## Start MATERIAL

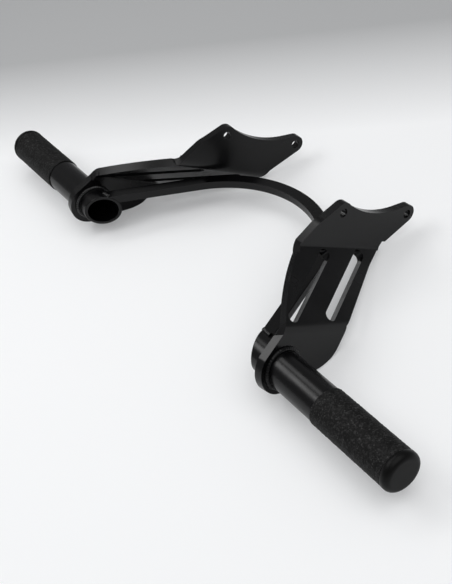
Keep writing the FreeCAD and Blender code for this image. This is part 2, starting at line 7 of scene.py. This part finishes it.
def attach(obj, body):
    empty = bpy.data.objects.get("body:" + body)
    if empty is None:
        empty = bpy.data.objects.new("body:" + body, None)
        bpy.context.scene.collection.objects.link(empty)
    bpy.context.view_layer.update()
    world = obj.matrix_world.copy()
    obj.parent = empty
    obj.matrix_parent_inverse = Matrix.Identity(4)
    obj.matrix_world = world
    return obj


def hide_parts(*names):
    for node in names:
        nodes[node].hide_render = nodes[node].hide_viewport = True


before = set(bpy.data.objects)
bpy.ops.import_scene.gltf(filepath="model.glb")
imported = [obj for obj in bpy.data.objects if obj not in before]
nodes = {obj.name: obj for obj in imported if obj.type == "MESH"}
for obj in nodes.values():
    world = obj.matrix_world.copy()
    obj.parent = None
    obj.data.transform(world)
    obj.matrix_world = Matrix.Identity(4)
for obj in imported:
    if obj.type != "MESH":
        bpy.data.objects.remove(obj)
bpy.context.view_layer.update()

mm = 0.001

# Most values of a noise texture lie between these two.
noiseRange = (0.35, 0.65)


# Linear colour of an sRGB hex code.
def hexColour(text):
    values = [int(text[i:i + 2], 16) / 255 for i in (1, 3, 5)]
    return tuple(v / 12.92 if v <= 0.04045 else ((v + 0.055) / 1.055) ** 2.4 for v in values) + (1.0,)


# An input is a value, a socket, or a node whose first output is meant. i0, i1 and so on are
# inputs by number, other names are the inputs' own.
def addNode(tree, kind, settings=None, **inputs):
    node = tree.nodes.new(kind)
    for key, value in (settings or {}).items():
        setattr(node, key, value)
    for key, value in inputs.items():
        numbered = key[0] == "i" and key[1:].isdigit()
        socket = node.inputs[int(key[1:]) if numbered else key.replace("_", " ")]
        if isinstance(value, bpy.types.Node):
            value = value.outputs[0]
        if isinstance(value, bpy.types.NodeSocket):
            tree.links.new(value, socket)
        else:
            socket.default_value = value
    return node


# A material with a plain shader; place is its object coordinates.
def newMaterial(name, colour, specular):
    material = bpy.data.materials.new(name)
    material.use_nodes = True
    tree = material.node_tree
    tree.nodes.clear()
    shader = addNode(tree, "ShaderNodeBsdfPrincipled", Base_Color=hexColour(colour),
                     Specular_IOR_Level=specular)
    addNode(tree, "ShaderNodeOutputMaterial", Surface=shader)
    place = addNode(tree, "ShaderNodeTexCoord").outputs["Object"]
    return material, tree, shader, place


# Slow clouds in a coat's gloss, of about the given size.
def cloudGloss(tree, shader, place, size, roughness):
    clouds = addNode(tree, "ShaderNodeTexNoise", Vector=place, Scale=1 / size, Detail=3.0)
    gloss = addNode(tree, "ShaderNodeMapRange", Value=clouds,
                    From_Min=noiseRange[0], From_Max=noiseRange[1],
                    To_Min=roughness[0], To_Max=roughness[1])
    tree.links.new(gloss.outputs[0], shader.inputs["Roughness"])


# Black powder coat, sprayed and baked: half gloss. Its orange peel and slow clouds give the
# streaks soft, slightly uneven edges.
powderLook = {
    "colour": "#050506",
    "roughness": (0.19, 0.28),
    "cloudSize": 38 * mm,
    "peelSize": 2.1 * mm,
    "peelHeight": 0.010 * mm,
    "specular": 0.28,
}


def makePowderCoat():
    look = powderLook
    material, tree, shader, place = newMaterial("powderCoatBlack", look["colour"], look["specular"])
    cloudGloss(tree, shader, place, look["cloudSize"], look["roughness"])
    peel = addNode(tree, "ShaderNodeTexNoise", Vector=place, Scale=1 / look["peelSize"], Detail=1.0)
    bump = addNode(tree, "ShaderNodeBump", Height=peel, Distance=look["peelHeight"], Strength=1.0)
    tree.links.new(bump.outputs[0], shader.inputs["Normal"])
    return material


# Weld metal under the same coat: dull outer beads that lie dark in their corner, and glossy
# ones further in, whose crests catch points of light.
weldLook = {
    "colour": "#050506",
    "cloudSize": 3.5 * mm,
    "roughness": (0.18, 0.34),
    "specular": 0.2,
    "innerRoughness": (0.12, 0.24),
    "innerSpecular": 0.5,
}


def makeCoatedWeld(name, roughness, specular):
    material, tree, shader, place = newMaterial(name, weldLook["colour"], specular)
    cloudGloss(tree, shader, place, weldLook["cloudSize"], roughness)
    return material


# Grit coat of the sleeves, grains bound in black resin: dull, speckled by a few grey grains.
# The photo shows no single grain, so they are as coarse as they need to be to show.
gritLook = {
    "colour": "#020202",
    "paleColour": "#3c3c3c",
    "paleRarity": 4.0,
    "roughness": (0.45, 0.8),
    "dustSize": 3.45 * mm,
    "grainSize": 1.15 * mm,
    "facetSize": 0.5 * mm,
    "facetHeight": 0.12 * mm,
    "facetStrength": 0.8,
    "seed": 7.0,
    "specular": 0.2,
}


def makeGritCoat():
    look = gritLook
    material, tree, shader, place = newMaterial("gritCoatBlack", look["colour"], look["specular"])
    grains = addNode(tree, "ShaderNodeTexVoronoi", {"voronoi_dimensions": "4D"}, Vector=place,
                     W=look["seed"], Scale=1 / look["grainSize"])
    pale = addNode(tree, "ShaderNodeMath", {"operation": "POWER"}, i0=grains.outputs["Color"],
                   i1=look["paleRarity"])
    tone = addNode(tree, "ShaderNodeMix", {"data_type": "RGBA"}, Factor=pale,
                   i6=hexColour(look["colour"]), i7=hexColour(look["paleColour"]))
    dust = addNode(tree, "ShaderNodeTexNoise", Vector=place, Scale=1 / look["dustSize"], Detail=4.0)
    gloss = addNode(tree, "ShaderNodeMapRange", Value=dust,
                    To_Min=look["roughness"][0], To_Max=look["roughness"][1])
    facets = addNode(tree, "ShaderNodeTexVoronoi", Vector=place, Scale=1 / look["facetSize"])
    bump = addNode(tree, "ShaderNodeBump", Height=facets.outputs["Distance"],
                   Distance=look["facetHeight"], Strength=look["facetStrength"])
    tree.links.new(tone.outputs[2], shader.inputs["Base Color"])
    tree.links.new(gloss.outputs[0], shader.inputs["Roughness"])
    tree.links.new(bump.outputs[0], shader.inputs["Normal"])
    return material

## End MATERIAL

DIRECTIONS: Print the whole listing exactly as it is.

TASK ANSWER:
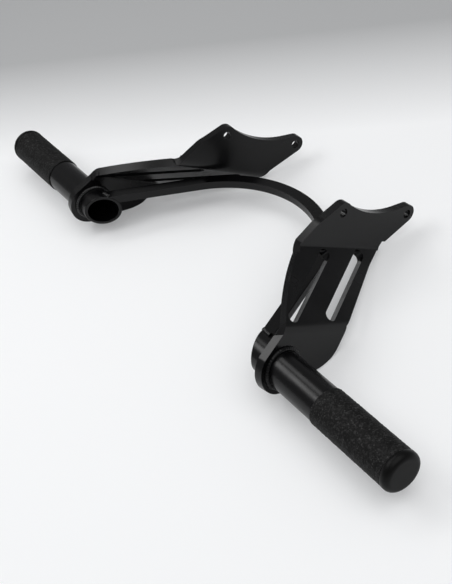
Keep writing the FreeCAD and Blender code for this image. This is part 2, starting at line 7 of scene.py. This part finishes it.
def attach(obj, body):
    empty = bpy.data.objects.get("body:" + body)
    if empty is None:
        empty = bpy.data.objects.new("body:" + body, None)
        bpy.context.scene.collection.objects.link(empty)
    bpy.context.view_layer.update()
    world = obj.matrix_world.copy()
    obj.parent = empty
    obj.matrix_parent_inverse = Matrix.Identity(4)
    obj.matrix_world = world
    return obj


def hide_parts(*names):
    for node in names:
        nodes[node].hide_render = nodes[node].hide_viewport = True


before = set(bpy.data.objects)
bpy.ops.import_scene.gltf(filepath="model.glb")
imported = [obj for obj in bpy.data.objects if obj not in before]
nodes = {obj.name: obj for obj in imported if obj.type == "MESH"}
for obj in nodes.values():
    world = obj.matrix_world.copy()
    obj.parent = None
    obj.data.transform(world)
    obj.matrix_world = Matrix.Identity(4)
for obj in imported:
    if obj.type != "MESH":
        bpy.data.objects.remove(obj)
bpy.context.view_layer.update()

mm = 0.001

# Most values of a noise texture lie between these two.
noiseRange = (0.35, 0.65)


# Linear colour of an sRGB hex code.
def hexColour(text):
    values = [int(text[i:i + 2], 16) / 255 for i in (1, 3, 5)]
    return tuple(v / 12.92 if v <= 0.04045 else ((v + 0.055) / 1.055) ** 2.4 for v in values) + (1.0,)


# An input is a value, a socket, or a node whose first output is meant. i0, i1 and so on are
# inputs by number, other names are the inputs' own.
def addNode(tree, kind, settings=None, **inputs):
    node = tree.nodes.new(kind)
    for key, value in (settings or {}).items():
        setattr(node, key, value)
    for key, value in inputs.items():
        numbered = key[0] == "i" and key[1:].isdigit()
        socket = node.inputs[int(key[1:]) if numbered else key.replace("_", " ")]
        if isinstance(value, bpy.types.Node):
            value = value.outputs[0]
        if isinstance(value, bpy.types.NodeSocket):
            tree.links.new(value, socket)
        else:
            socket.default_value = value
    return node


# A material with a plain shader; place is its object coordinates.
def newMaterial(name, colour, specular):
    material = bpy.data.materials.new(name)
    material.use_nodes = True
    tree = material.node_tree
    tree.nodes.clear()
    shader = addNode(tree, "ShaderNodeBsdfPrincipled", Base_Color=hexColour(colour),
                     Specular_IOR_Level=specular)
    addNode(tree, "ShaderNodeOutputMaterial", Surface=shader)
    place = addNode(tree, "ShaderNodeTexCoord").outputs["Object"]
    return material, tree, shader, place


# Slow clouds in a coat's gloss, of about the given size.
def cloudGloss(tree, shader, place, size, roughness):
    clouds = addNode(tree, "ShaderNodeTexNoise", Vector=place, Scale=1 / size, Detail=3.0)
    gloss = addNode(tree, "ShaderNodeMapRange", Value=clouds,
                    From_Min=noiseRange[0], From_Max=noiseRange[1],
                    To_Min=roughness[0], To_Max=roughness[1])
    tree.links.new(gloss.outputs[0], shader.inputs["Roughness"])


# Black powder coat, sprayed and baked: half gloss. Its orange peel and slow clouds give the
# streaks soft, slightly uneven edges.
powderLook = {
    "colour": "#050506",
    "roughness": (0.19, 0.28),
    "cloudSize": 38 * mm,
    "peelSize": 2.1 * mm,
    "peelHeight": 0.010 * mm,
    "specular": 0.28,
}


def makePowderCoat():
    look = powderLook
    material, tree, shader, place = newMaterial("powderCoatBlack", look["colour"], look["specular"])
    cloudGloss(tree, shader, place, look["cloudSize"], look["roughness"])
    peel = addNode(tree, "ShaderNodeTexNoise", Vector=place, Scale=1 / look["peelSize"], Detail=1.0)
    bump = addNode(tree, "ShaderNodeBump", Height=peel, Distance=look["peelHeight"], Strength=1.0)
    tree.links.new(bump.outputs[0], shader.inputs["Normal"])
    return material


# Weld metal under the same coat: dull outer beads that lie dark in their corner, and glossy
# ones further in, whose crests catch points of light.
weldLook = {
    "colour": "#050506",
    "cloudSize": 3.5 * mm,
    "roughness": (0.18, 0.34),
    "specular": 0.2,
    "innerRoughness": (0.12, 0.24),
    "innerSpecular": 0.5,
}


def makeCoatedWeld(name, roughness, specular):
    material, tree, shader, place = newMaterial(name, weldLook["colour"], specular)
    cloudGloss(tree, shader, place, weldLook["cloudSize"], roughness)
    return material


# Grit coat of the sleeves, grains bound in black resin: dull, speckled by a few grey grains.
# The photo shows no single grain, so they are as coarse as they need to be to show.
gritLook = {
    "colour": "#020202",
    "paleColour": "#3c3c3c",
    "paleRarity": 4.0,
    "roughness": (0.45, 0.8),
    "dustSize": 3.45 * mm,
    "grainSize": 1.15 * mm,
    "facetSize": 0.5 * mm,
    "facetHeight": 0.12 * mm,
    "facetStrength": 0.8,
    "seed": 7.0,
    "specular": 0.2,
}


def makeGritCoat():
    look = gritLook
    material, tree, shader, place = newMaterial("gritCoatBlack", look["colour"], look["specular"])
    grains = addNode(tree, "ShaderNodeTexVoronoi", {"voronoi_dimensions": "4D"}, Vector=place,
                     W=look["seed"], Scale=1 / look["grainSize"])
    pale = addNode(tree, "ShaderNodeMath", {"operation": "POWER"}, i0=grains.outputs["Color"],
                   i1=look["paleRarity"])
    tone = addNode(tree, "ShaderNodeMix", {"data_type": "RGBA"}, Factor=pale,
                   i6=hexColour(look["colour"]), i7=hexColour(look["paleColour"]))
    dust = addNode(tree, "ShaderNodeTexNoise", Vector=place, Scale=1 / look["dustSize"], Detail=4.0)
    gloss = addNode(tree, "ShaderNodeMapRange", Value=dust,
                    To_Min=look["roughness"][0], To_Max=look["roughness"][1])
    facets = addNode(tree, "ShaderNodeTexVoronoi", Vector=place, Scale=1 / look["facetSize"])
    bump = addNode(tree, "ShaderNodeBump", Height=facets.outputs["Distance"],
                   Distance=look["facetHeight"], Strength=look["facetStrength"])
    tree.links.new(tone.outputs[2], shader.inputs["Base Color"])
    tree.links.new(gloss.outputs[0], shader.inputs["Roughness"])
    tree.links.new(bump.outputs[0], shader.inputs["Normal"])
    return material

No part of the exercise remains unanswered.